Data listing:

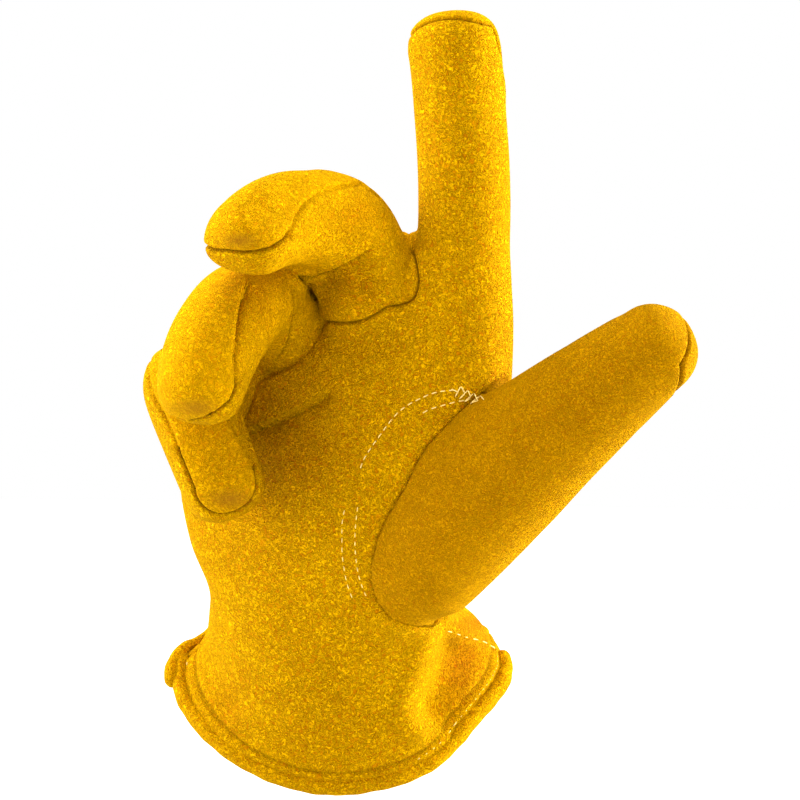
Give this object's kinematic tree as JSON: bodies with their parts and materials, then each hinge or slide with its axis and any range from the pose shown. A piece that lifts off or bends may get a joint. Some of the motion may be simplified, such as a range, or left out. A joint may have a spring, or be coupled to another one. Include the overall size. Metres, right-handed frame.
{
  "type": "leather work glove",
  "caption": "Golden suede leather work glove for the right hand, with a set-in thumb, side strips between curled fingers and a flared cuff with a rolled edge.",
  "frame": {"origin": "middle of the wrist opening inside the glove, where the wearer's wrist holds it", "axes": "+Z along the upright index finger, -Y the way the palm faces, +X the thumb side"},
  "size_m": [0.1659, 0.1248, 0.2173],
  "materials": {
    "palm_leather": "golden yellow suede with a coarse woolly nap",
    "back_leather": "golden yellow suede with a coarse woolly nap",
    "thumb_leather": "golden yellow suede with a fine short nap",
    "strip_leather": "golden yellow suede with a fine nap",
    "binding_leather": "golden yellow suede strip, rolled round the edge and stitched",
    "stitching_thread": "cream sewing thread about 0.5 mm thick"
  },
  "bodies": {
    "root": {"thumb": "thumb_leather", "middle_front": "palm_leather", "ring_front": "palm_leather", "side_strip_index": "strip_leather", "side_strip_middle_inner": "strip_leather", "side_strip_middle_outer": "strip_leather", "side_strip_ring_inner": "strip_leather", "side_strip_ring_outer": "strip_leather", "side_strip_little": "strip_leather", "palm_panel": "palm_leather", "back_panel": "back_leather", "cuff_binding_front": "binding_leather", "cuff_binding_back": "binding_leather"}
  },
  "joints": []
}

==

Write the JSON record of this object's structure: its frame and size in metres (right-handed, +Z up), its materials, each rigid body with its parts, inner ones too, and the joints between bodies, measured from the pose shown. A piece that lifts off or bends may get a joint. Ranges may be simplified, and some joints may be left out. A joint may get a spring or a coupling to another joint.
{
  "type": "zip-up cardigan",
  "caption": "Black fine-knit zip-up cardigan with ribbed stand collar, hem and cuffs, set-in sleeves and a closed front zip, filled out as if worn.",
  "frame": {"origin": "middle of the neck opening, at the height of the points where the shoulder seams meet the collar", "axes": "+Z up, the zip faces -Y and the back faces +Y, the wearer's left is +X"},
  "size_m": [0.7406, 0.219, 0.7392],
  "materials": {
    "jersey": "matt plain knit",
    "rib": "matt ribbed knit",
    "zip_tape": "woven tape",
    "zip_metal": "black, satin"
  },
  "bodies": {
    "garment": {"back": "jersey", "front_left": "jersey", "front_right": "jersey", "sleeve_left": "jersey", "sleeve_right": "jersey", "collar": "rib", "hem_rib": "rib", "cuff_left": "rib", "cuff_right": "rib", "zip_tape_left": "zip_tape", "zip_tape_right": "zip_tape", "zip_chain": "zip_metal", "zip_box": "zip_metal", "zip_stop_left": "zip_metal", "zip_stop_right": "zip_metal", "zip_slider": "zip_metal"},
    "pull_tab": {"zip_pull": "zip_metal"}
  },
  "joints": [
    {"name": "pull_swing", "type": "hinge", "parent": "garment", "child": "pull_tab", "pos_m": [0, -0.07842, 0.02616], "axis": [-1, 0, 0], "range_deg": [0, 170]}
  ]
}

* * *

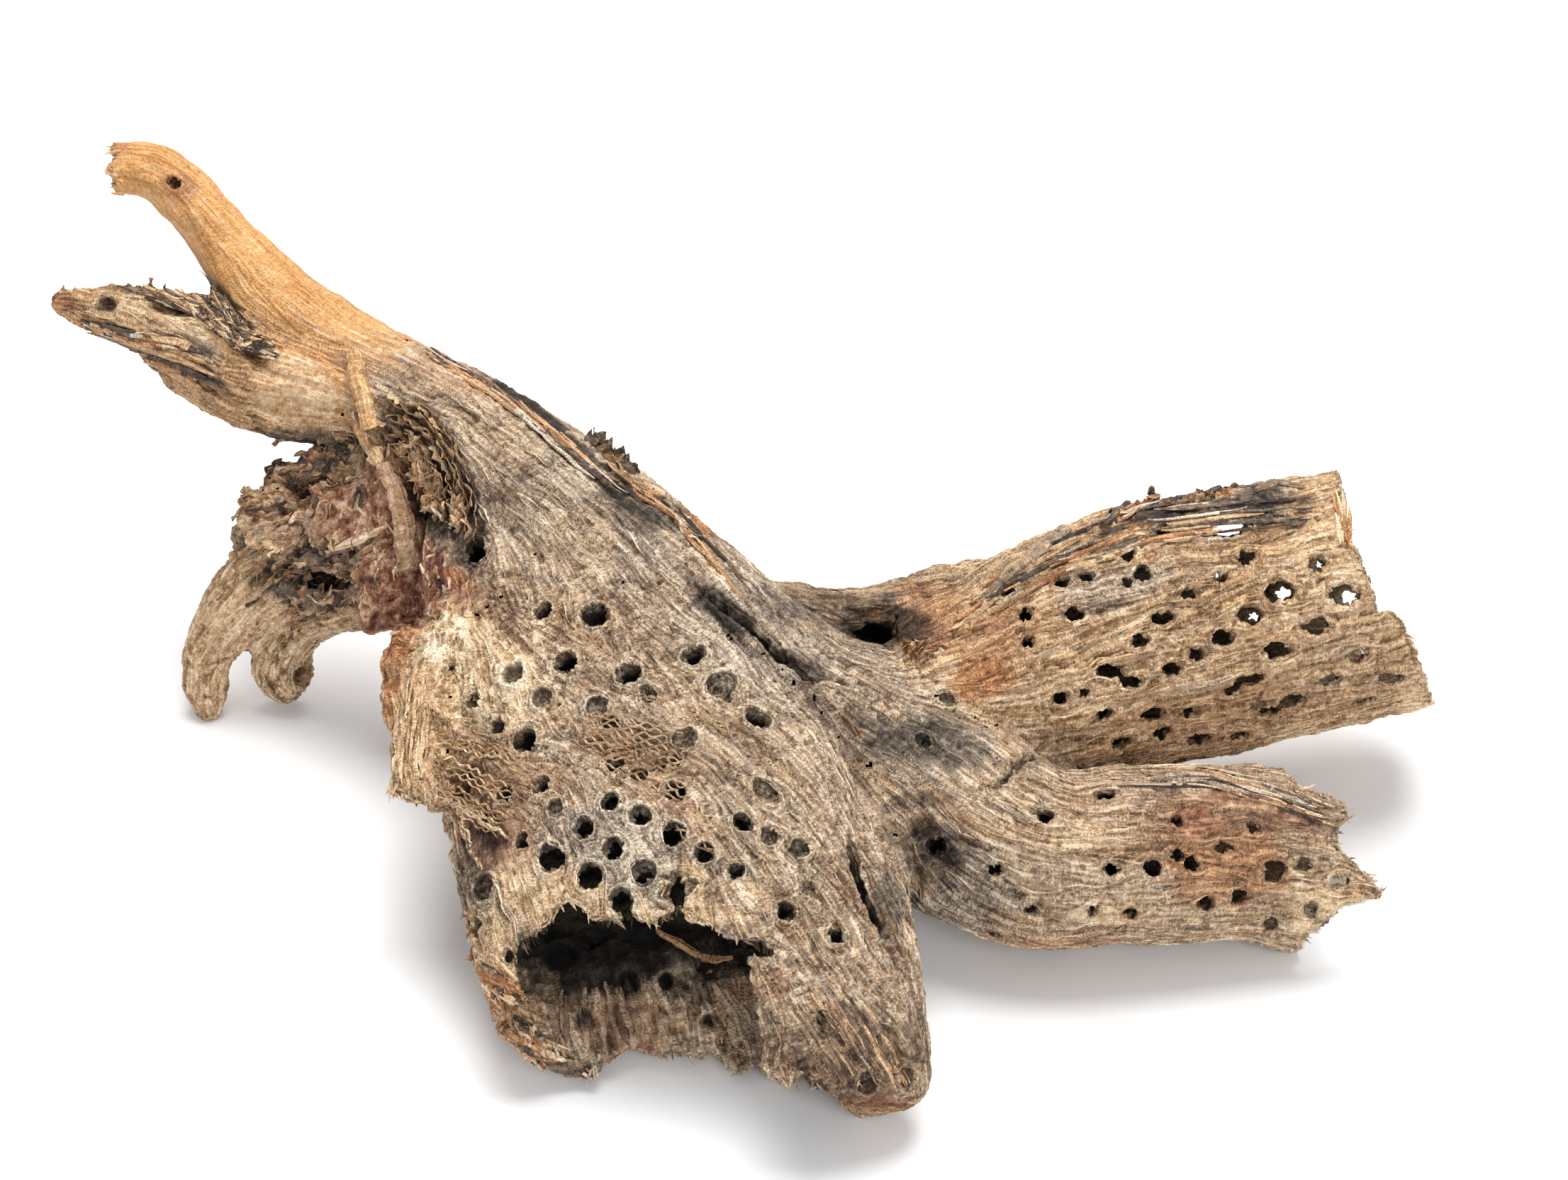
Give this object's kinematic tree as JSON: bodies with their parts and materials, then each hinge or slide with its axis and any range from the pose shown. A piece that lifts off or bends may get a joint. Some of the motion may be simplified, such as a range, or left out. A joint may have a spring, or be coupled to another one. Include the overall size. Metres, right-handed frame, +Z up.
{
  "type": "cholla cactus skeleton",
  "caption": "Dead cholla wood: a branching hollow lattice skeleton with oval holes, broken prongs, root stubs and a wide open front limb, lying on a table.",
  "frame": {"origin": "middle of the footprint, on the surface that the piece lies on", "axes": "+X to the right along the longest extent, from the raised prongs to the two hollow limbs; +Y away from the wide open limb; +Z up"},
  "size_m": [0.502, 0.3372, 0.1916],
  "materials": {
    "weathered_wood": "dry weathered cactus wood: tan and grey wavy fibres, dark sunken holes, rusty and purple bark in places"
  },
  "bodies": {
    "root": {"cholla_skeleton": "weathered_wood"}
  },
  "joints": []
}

## WHAT THE TASK ASKS
Pull out every line in the data above that has the word "joints".

## RESULT OF THIS TASK
  "joints": []
Write the JSON record of this object's structure: its frame and size in metres (right-handed, +Z up), its materials, each rigid body with its parts, inner ones too, and the joints between bodies, measured from the pose shown. A piece that lifts off or bends may get a joint. Ranges may be simplified, and some joints may be left out. A joint may get a spring or a coupling to another joint.
  "joints": [
  "joints": []